15. For convenience, I am assuming that "water is wet" expresses an (implicit) universal
generalization. But the analysis I shall propose has an obvious extension to the
assumption that "water" is a singular term. Indeed, the principles involved in the
analysis appear to be quite general in their application. See note 17 below.
16. The "the" is there to indicate that the belief that water is wet purports to be about a
single kind of stuff, and the "kind" is there to indicate that the belief that water
is wet purports to be about a kind. In these respects the present analysis shares
Putnam's assumption that "water" is (or, anyhow, purports to be) a kind term.

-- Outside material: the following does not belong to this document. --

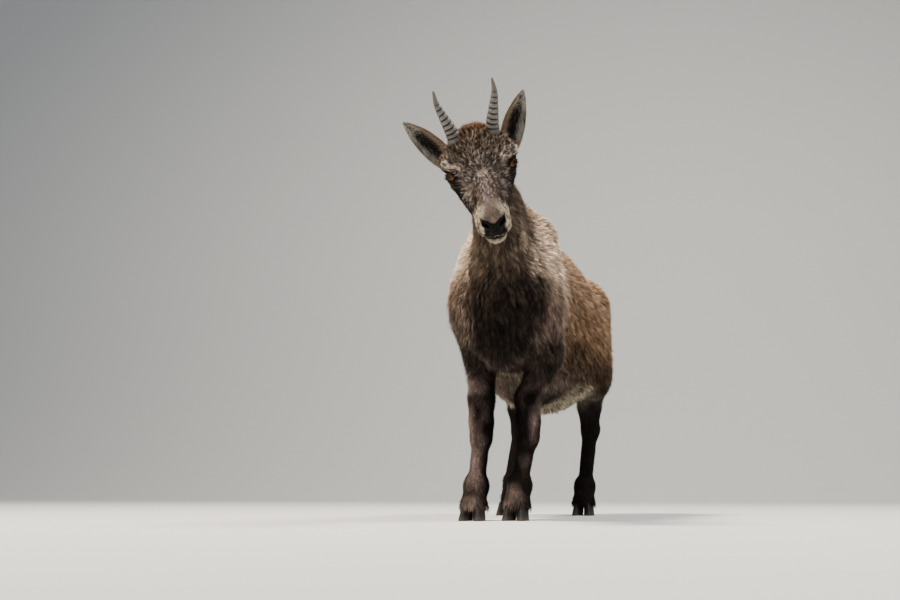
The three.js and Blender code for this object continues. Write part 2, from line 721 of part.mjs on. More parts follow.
const lower = flesh.intersect(beyond(level(LEG_CUT_HEIGHT), down, GAP / 2));
for (const [name, stance] of Object.entries(STANCE)) {
  const joints = jointsOf(stance);
  const legPart = quarter(lower, name).add(join(dewclaws(name)));
  const bend = level(joints.joint[2] - 8);
  const fore = stance.joints === FORE;
  const upper = legPart.intersect(beyond(bend, up, GAP / 2));
  add(`${fore ? "forearm" : "gaskin"}_${name}`, largest(upper), COLOURS.leg);
  const cannon = legPart
    .intersect(beyond(bend, down, GAP / 2))
    .intersect(beyond(level(CORONET_HEIGHT), up, 0));
  add(`cannon_${name}`, largest(cannon), COLOURS.leg);
  for (const side of [-1, 1]) {
    const place = side === stance.side ? "outer" : "inner";
    add(`hoof_${name}_${place}`, claw([joints.coronet[0], joints.coronet[1] - 4], side), COLOURS.hoof, 0.5);
  }
}

for (const [side, name] of [[1, "left"], [-1, "right"]]) {
  const globe = new THREE.SphereGeometry(EYE_RADIUS, 14, 10).applyMatrix4(eyeFrame(side));
  add(`eye_${name}`, placed(globe, HEAD_POSE), COLOURS.eye, 0.1);
  add(`horn_${name}`, placed(horn(side), HEAD_POSE), COLOURS.horn, 0.6);
  add(`ear_${name}`, placed(earShape(side), HEAD_POSE), COLOURS.ear);
}

// The hips' sway, as a shift across that grows along the back.
function sway(shape) {
  const corners = shape.attributes.position;
  for (let i = 0; i < corners.count; i++) {
    corners.setX(i, corners.getX(i) + HIP_SWAY * smooth(corners.getY(i), -200, 270));
  }
  return shape;
}

const ibex = new THREE.Group();
for (const { name, made, colour, roughness } of nodes) {
  const material = new THREE.MeshStandardMaterial({ color: colour, roughness, metalness: 0 });
  const mesh = new THREE.Mesh(sway(geometryOf(made)), material);
  mesh.name = name;
  ibex.add(mesh);
}

// The origin is on the floor, midway along and across the whole animal.
const extent = new THREE.Box3().setFromObject(ibex);
const middle = extent.getCenter(point(0, 0, 0));
ibex.position.set(-middle.x, -middle.y, -extent.min.z);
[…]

17. Analogous considerations apply to ensure that the evaluation of existentially quantified
variables should also be local, a point that has been widely noticed. For example,
nobody would evaluate "there are cookies to eat" with respect to cookies in China.
Similarly with respect to singular terms, whose referential ambiguity would otherwise
make life miserable. Contemporary tokens of "John is in the shower" are not, of
course, evaluated with reference to John the Baptist.
18. Isotropy does not, of course, supply an independent characterization of the relevant
universe of discourse since isotropic regions of space-time just are those that are homogeneous
with respect to the sorts of descriptions that laws deploy.
19. This is not a fudge since, on anybody's story, explicit indexicals can presumably be
distinguished from words like "water" on grounds independent of their indexicality.
For example, the explicit indexicals belong to "closed class" vocabulary.